Phase 3 — Add a load balancer (10K–100K users): A second app server sits behind a load balancer. Read replicas appear for the database. A Redis cache reduces DB hits by 70–80%.
Phase 4 — Service decomposition (100K–1M users): The monolith splits into services. Background jobs move to worker queues. CDN handles static assets. Auto-scaling policies manage compute.
Phase 5 — Full distributed system (1M+ users): Database sharding, multi-region deployment, event-driven architecture, dedicated teams per service. This is Instagram, Uber, Netflix territory.

Vertical Scaling (Scale Up)

Vertical scaling means upgrading the hardware of your existing machine — more CPU cores, more RAM, faster SSDs, better network cards. You're making one server more powerful rather than adding more servers.

How It Works

In practice, vertical scaling is the simplest scaling strategy:

Your PostgreSQL database is struggling with query latency? Upgrade from 16 GB RAM to 64 GB — now the entire working set fits in memory.
CPU-bound workloads maxing out 4 cores? Move to a 16-core machine.
Disk I/O bottleneck? Replace HDD with NVMe SSDs that deliver 500K+ IOPS instead of 200.

Advantages

Advantage	Why It Matters
Zero code changes	Your application doesn't need to know it's running on a bigger machine. No distributed system complexity.
No data partitioning	All data lives on one machine. No sharding logic, no cross-node joins, no distributed transactions.
ACID simplicity	Single-node databases give you strong consistency for free. No CAP theorem headaches.
Lower operational cost	One server to monitor, backup, patch, and secure. One point of failure, but also one point of management.
Inter-process communication	Function calls instead of network calls. Nanoseconds instead of milliseconds.

Limitations

Hardware ceiling: The largest cloud instances cap out. AWS's u-24tb1.112xlarge has 448 vCPUs and 24 TB RAM — impressive, but finite. You can't add a 449th vCPU.
Single point of failure: If that one powerful server goes down, everything goes down. No redundancy by default.
Exponential cost: Doubling resources doesn't just double the price. An r6g.16xlarge (512 GB RAM) costs roughly 4× more than two r6g.8xlarge instances (256 GB RAM each) combined.
Downtime during upgrades: Resizing a server typically requires a reboot — minutes of downtime per upgrade event.
Diminishing returns: Beyond a certain point, the bottleneck shifts. Doubling RAM won't help if the problem is CPU-bound.
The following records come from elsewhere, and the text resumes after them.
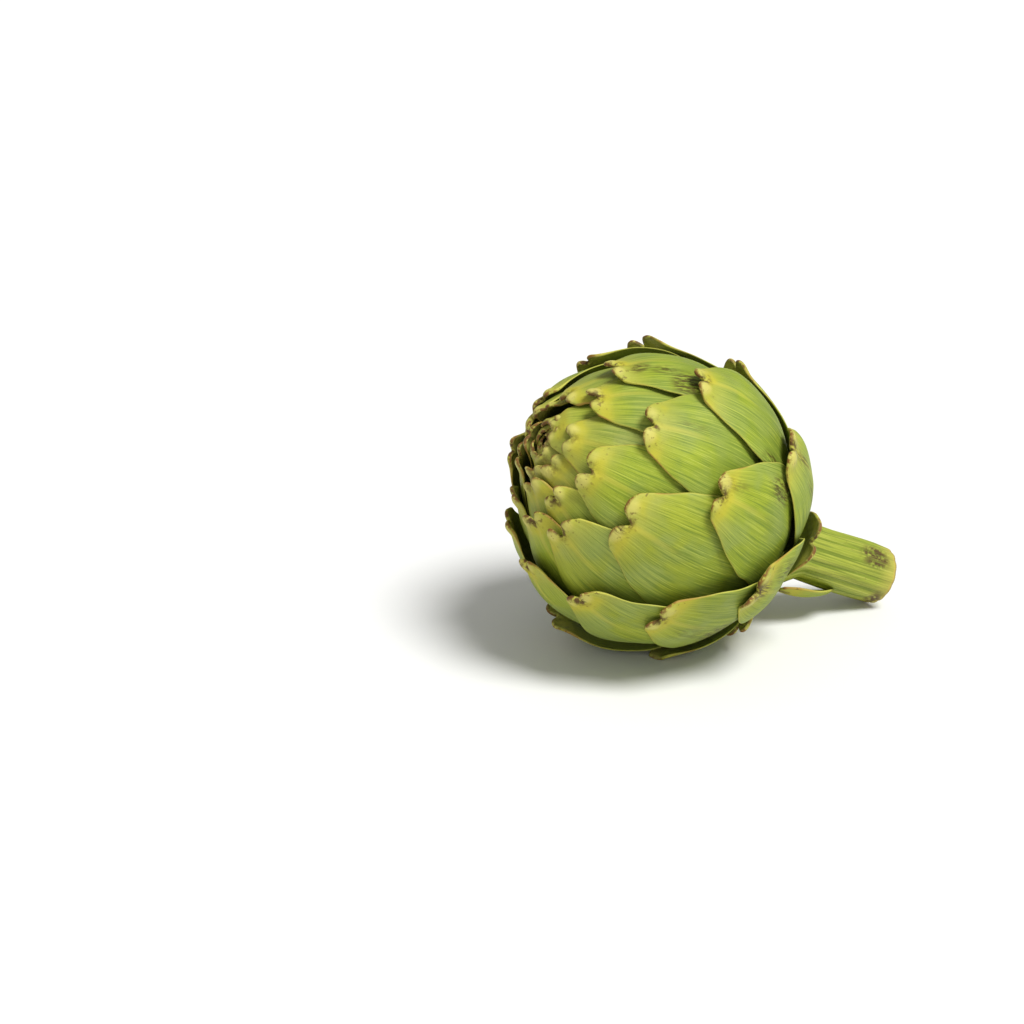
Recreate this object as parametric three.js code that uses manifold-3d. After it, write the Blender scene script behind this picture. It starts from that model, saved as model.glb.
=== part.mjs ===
// A globe artichoke lying on its side: overlapping bracts grown in a spiral round a bud, on a short cut stem.
// Millimetres, +Z up, resting on z = 0, with the origin mid-footprint and the stem towards +X.
import * as THREE from 'three';
import { mergeVertices } from 'three/addons/utils/BufferGeometryUtils.js';
import Module from 'manifold-3d';

const wasm = await Module();
wasm.setup();

const degrees = THREE.MathUtils.degToRad;

// Head: a near sphere, fuller at its top and underside; the bud's tip points up and away from the stem.
const HEAD_RADIUS = 50.9;
const FULLNESS = 2.2;
const HEAD_CENTRE = new THREE.Vector3(-18.4, -0.3, 51.6);
const HEAD_PITCH = degrees(31.8);
const HEAD_YAW = degrees(1.7);

// Bracts, counted from the bud outwards. Polar angles are from the bud's tip, azimuths from the head's top.
const INNERMOST = -16;
const FIRST_FREE = 9;
const OUTERMOST = 41;
const SPIRAL_START = degrees(47.7);
const DIVERGENCE = degrees(137.8);
const CLIMB_START = -2.236;
const CLIMB_STEP = 0.0754;
const CLIMB_GAIN = 0.0044;
const CLIMB_GAIN_FROM = 30;

// Layers: each bract lies this much further out than the one grown before it.
const LAYER = 0.5;
const BRACT_THICKNESS = 1;
const EDGE_THICKNESS = 0.7;
const TIP_FLARE = 1.2;
const TIP_FLARE_LENGTH = 9;
const STAND_OFF_LENGTH = 20;
const BELLY = 1;
const BELLY_LENGTH = 50;

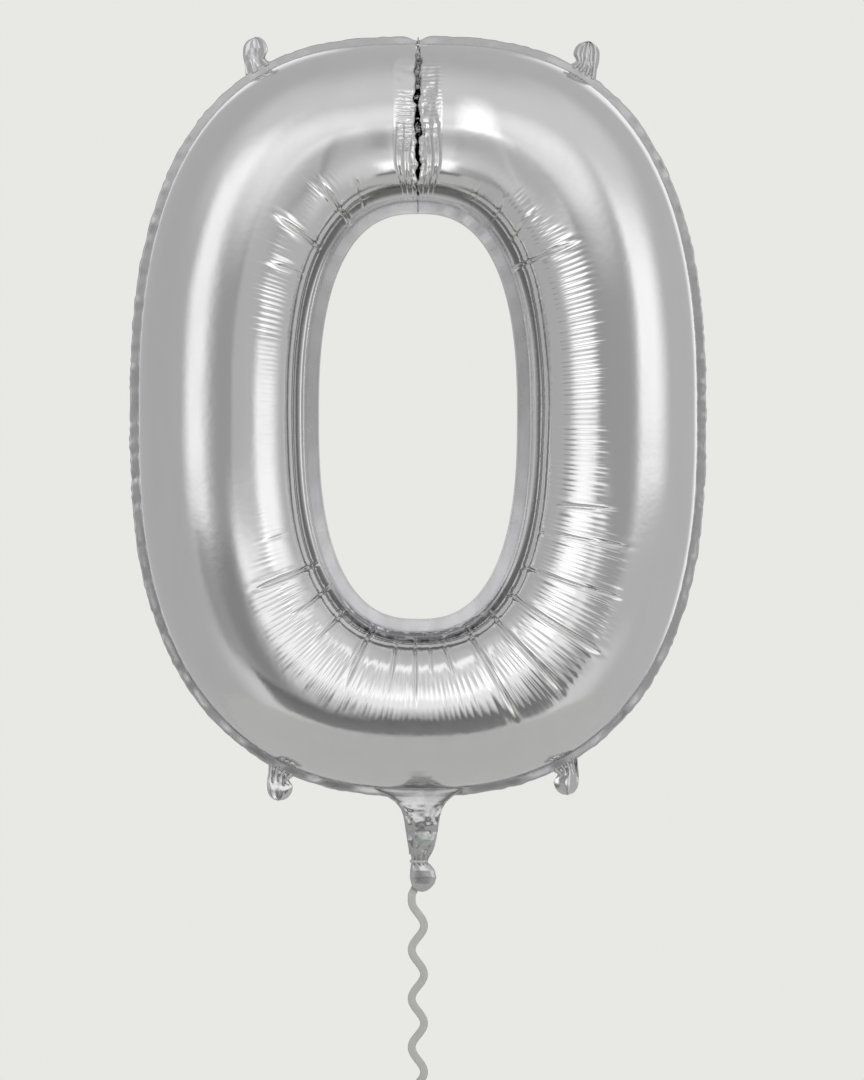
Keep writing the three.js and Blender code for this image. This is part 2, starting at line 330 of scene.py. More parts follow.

When to use vertical scaling: Databases (especially relational), stateful services that are hard to distribute, early-stage startups (under 10K users), and situations where development speed trumps scalability architecture.

Real-World AWS Instance Progression

Here's a concrete scaling path using AWS EC2:

Instance	vCPUs	RAM	~Cost/month	Use Case
`t3.micro`	2	1 GB	$8	Dev/test, personal projects
`t3.large`	2	8 GB	$60	Small production apps
`m6i.xlarge`	4	16 GB	$140	Medium traffic web apps
`m6i.4xlarge`	16	64 GB	$560	Databases, heavy compute
`r6i.16xlarge`	64	512 GB	$3,200	Large in-memory workloads
`x2idn.24xlarge`	96	1.5 TB	$14,000	SAP HANA, massive databases
`u-24tb1.112xlarge`	448	24 TB	$200,000+	The ceiling — you've run out of vertical

Horizontal Scaling (Scale Out)

Horizontal scaling means adding more machines to your pool and distributing the workload across them. Instead of one powerful server, you run many smaller servers behind a load balancer.

How It Works

The fundamental idea is simple: if one server handles 1,000 requests per second (RPS), ten identical servers behind a load balancer handle ~10,000 RPS. In practice, it's more nuanced, but this linear-ish relationship is the core value proposition.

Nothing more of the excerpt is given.